Bu nasıl bir dindarlık? – Mustafa Çağrıcı

Bu nasıl bir dindarlık? – Mustafa Çağrıcı

Bu durum, Allah’ın “mükerrem” (şerefli ve saygın) kıldığını bildirdiği (İsrâ 17/70) insanın hayatı, onuru ve haysiyetinin, günümüz Müslümanlarının gözünde pek de öyle saygın olmadığını gösteriyor.

Özellikle benim alanım bakımından bir başka vahim örnek, şu günlerde toplumumuzun gündemine oturan acıklı “Narin Güran” olayı…

İlgili aile kızlarını Kur’an kursuna gönderdiklerine göre, demek ki “dindar” bir aile… Muhtemelen içlerinde namazında, orucunda insanlar da var. Fakat -tıpkı İslam öncesi Câhiliye toplumu gibi- onlar da aile/kabile şerefini kurtarmak için katili ya da katilleri saklıyor, bir rezaleti de örtbas ediyorlar. Daha da ibretlik olanı, başka bir “adam”ın, Narin’i dereye gömüp üzerine ağır bir taş koyduktan sonra evine gidip “namaz” kıldığını, sonra da -güya- arama çalışmalarına katıldığını söylemesidir.

Bu nasıl bir dindarlık ki, namaz kılma ile masum bir çocuğu öldürmeyi veya bu suça iştirak etmeyi ve yine namaz kılma ile katil açığa çıkmasın diye aramalara katılmayı birleştirebiliyor? Bir Müslüman vicdanı ibadetle cinayeti bir araya nasıl getirebiliyor?

İbadeti buyuran Allah, “Şahitliği gizlemeyiniz” (Bakara 2/283) buyurandan -hâşâ- başka bir Allah mı?

Zaman zaman yazılarımda dile getirdiğim birçok benzerleri gibi bu olay da ülkemizde ve Müslüman dünyada din eğitiminin ciddi şekilde sorunlu olduğunu gösteriyor.

***

Şu iki hususu asla aklımızdan çıkarmamız gerekiyor:

1. Din insan için geldi. Klasik âlimlerimizin “makasıdu’ş-şerîa” başlığı altında yazdıkları gibi dinin en temel amaçlarından biri, hatta birincisi “canı korumak ”tır. Bu amaca ise, insanın değerini yüceltmeyi ahlak ve karakter haline getirecek bir din ve ahlak eğitimi vermekle ulaşılır. Konuya insan hakları veya -dinî tabiriyle- kul hakları açısından baktığımızda da kul haklarının en başında yaşama hakkı gelir.

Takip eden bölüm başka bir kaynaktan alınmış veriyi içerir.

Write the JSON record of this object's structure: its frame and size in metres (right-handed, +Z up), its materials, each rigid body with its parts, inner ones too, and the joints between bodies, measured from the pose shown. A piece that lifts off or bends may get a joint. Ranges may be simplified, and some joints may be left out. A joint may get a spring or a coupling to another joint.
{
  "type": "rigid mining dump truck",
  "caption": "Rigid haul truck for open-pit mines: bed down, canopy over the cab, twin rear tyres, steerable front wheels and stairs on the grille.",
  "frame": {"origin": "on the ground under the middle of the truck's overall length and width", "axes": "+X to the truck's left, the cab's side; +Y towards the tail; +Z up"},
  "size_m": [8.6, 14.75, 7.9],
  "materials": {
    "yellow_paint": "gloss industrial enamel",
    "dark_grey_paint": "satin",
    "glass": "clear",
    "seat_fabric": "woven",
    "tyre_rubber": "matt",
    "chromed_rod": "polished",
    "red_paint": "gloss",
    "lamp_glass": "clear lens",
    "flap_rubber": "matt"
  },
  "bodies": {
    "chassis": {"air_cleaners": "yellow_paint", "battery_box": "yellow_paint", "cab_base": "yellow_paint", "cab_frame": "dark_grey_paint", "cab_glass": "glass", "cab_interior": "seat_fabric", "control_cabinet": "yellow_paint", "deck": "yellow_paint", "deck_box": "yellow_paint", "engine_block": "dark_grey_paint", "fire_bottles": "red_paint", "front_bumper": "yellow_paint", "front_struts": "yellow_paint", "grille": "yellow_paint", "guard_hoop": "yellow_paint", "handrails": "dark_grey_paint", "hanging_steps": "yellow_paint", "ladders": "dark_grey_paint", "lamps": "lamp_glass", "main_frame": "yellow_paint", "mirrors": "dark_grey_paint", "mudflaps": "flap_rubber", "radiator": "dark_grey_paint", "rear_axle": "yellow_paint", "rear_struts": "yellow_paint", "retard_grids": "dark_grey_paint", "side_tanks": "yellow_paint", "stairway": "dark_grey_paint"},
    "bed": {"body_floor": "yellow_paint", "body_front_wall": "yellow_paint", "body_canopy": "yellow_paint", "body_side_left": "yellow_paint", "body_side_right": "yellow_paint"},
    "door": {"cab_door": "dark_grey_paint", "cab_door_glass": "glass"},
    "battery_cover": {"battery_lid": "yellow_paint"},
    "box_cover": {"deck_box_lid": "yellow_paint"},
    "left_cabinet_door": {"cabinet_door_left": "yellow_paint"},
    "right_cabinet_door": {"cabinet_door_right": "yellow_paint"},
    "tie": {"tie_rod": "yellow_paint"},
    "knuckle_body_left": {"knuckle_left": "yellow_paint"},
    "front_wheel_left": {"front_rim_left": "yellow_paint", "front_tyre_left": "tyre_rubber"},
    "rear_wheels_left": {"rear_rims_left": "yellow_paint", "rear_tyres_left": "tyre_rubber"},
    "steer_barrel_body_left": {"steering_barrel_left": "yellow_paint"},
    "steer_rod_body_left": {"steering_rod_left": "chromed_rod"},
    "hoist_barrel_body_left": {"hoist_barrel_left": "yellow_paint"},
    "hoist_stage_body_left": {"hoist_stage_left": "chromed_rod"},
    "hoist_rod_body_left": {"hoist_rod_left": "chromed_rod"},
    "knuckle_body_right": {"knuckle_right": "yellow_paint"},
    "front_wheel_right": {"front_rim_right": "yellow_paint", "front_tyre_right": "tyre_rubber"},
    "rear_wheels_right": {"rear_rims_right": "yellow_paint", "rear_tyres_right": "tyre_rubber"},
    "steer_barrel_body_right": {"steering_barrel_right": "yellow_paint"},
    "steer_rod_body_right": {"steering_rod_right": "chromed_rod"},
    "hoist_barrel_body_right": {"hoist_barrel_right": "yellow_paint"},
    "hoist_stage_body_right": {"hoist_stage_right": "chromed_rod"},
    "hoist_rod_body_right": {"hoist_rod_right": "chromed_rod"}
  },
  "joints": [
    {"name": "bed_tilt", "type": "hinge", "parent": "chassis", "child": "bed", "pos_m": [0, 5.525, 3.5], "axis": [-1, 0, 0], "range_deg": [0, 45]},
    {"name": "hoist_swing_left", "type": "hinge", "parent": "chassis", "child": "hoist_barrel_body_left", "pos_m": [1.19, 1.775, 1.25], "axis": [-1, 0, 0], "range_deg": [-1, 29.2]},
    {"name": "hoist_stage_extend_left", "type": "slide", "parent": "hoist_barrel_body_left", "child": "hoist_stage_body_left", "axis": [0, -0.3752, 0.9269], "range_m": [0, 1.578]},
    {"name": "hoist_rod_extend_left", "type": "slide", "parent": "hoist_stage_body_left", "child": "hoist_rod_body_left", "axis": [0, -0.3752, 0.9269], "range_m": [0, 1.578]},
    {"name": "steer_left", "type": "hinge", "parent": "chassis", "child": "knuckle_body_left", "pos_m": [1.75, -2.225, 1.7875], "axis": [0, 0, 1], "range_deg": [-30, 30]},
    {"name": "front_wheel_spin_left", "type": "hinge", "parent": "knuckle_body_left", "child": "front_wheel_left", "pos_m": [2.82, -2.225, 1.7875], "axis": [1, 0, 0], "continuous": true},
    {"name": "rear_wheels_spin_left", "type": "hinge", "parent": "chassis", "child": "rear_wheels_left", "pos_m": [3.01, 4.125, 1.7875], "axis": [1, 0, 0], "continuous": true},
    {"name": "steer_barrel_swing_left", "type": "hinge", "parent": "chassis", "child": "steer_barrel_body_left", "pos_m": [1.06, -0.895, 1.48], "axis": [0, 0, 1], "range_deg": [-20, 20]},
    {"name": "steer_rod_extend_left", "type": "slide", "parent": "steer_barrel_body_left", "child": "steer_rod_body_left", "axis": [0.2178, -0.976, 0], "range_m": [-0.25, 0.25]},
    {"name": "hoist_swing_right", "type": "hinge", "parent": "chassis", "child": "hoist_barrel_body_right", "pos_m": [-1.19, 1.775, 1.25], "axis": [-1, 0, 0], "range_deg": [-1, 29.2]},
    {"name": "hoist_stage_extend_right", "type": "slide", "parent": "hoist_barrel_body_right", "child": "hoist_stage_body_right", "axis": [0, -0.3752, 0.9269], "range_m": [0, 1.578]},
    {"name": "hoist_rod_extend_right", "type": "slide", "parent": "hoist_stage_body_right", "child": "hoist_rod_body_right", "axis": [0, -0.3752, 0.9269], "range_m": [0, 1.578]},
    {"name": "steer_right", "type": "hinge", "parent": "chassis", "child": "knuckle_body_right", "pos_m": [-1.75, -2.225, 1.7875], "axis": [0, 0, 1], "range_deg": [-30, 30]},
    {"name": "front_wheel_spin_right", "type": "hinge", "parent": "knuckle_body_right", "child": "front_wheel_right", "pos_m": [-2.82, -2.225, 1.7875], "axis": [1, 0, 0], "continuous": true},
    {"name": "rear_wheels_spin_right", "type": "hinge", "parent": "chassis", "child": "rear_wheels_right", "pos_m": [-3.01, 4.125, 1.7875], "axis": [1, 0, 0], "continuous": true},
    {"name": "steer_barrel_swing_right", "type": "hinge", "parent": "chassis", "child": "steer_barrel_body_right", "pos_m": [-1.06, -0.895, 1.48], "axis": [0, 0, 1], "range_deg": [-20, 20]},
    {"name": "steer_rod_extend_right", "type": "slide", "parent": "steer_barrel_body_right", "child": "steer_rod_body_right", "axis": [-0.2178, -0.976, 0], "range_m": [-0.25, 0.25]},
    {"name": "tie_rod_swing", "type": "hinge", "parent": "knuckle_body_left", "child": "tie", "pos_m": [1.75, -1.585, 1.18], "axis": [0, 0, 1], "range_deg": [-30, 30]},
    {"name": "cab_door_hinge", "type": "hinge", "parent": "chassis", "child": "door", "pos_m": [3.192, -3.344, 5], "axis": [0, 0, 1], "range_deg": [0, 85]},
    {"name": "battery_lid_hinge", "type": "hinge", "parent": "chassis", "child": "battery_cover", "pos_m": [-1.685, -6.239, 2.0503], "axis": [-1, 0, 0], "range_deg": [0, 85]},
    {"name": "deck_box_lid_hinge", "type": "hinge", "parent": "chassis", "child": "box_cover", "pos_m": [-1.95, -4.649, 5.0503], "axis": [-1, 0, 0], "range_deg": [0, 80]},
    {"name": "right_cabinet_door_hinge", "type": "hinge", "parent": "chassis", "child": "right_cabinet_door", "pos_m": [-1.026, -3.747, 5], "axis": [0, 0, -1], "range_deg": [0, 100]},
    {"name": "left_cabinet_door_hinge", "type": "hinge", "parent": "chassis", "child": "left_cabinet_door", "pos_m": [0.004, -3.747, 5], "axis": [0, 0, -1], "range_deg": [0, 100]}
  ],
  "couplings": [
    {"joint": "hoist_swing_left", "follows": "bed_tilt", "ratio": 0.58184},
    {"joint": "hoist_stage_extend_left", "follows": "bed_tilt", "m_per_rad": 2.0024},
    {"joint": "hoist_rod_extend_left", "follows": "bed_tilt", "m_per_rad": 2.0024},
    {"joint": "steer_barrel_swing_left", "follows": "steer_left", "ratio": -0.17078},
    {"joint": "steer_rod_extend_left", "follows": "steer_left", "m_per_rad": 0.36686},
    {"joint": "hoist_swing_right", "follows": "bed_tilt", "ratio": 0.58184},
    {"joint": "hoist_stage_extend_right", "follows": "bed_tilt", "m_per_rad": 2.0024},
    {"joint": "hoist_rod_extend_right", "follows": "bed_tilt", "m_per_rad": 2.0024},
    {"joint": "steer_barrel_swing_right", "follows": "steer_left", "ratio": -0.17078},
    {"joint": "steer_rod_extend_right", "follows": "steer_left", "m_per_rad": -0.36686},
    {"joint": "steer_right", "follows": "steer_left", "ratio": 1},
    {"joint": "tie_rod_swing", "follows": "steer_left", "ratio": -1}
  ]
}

Onun için Kur’ân-ı Kerîm’de haksız yere bir kişiyi öldürmekle bütün insanlığı öldürmek arasında fark olmadığı bildirilmiştir (Mâide 5/32).

Din, temelde insanoğluna erdemli, temiz, doğru ve dürüst bir dünya hayatı yaşatmak ister. Bunun birinci şartı da kaynaklarımızdaki ifadesiyle “Allah’ın buyruğuna saygı ve Allah’ın yarattıklarına şefkat”tir. Bu yolda “Her insan, kendi yapıp ettiklerinin rehinidir” (Tûr 52/21); “Kendini kötülüklerden arındıran kurtulacak, kendini kirleten kaybedecektir” (Şems 91/9).